Teenage diarist Nao intends to write the story of her great-grandmother’s life as a feminist-anarchist-novelist-Buddhist nun, but the tale she spins is far more personal, and far more connected to Ruth’s own British Columbian existence, than either writer or reader could have predicted.

I knew A TALE FOR THE TIME BEING was special from the get-go. The opening chapter--the first entry of Nao’s diary--sets the tone for the entire book as it slips back and forth between contemplative, adorable, and horrific with little regard for any boundaries that may exist between the three. It's immediately clear that this is a gorgeously written, meticulously constructed piece of fiction about how we tell and react to stories, about recollection, and about the self.
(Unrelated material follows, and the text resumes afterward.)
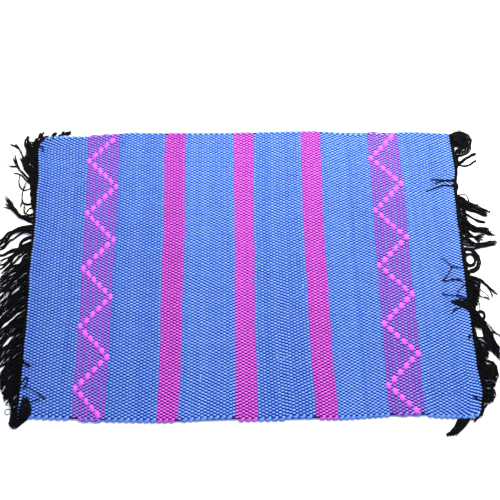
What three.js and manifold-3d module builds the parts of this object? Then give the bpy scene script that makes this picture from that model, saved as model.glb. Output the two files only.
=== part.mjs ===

Y’all know I’m a total sucker for stories about stories, and A TALE FOR THE TIME BEING fits the bill to a tee as it interweaves two very different womens’ lives. We have Nao’s first person account of her family’s move to Japan, and of the troubles she experiences there. Every so often, we pause for Ruth’s third person reaction to the text, and for updates on her own life on a small island off the coast of British Columbia. Ruth’s story helps relieve some of the tension from Nao’s, whilst simultaneously adding greater tension on another level altogether.

As I read it, A TALE FOR THE TIME BEING is very much concerned with what we expect from our stories, and how they so often deliver the unexpected instead. Nao tells us straight out that she intends to write about her great-grandmother Jiko’s life, but her own story distracts her. Jiko remains a constant presence, but the focus rests on Nao, no matter how she might wish to direct it elsewhere.

The epistolary format ensures Nao will eventually catch up with her own story, too. What begins as a memoir of sorts is destined to morph into an as-it-happens reaction to events. Nao becomes keenly aware that not even the writer can accurately predict where their story will go until it’s run its course.

Ruth, a writer herself, experiences something similar from the reader’s perspective. She begins Nao’s tale with definite ideas as to the context in which it exists and the path it has to follow. So invested is she in her own sense of what’s going on that she misses many important details that could clue her in to the truth. Her husband occasionally points these inconsistencies out to her as she reads the diary aloud to him, but he, too, sometimes becomes so entranced by certain appealing elements that he misses their darker undertones.

It’s often said that the first draft of anything is simply the writer telling the story to herself. The reader recognizes that Nao’s story surely went through many revisions under Ozeki’s careful hand and so is not, in fact, a first draft, but it’s presented to us as such through the lens of the novel. It’s a girl remembering things, and consequently exorcising demons and making sense of certain aspects of her life. The very immediacy of it renders it unreliable, and Nao’s narrative voice does little to put us at ease. She’s snarky and changeable; a complex, compelling narrator we want to believe, but are reluctant to fully commit to.

Or maybe that’s just me. To be honest, I almost never trust first person narrators. Not completely. It’s too easy for them to fudge the truth and leave things out. I always question what they’ve avoided and where they’ve revised the past, and this textual interrogation usually forms the backbone of my reading experience.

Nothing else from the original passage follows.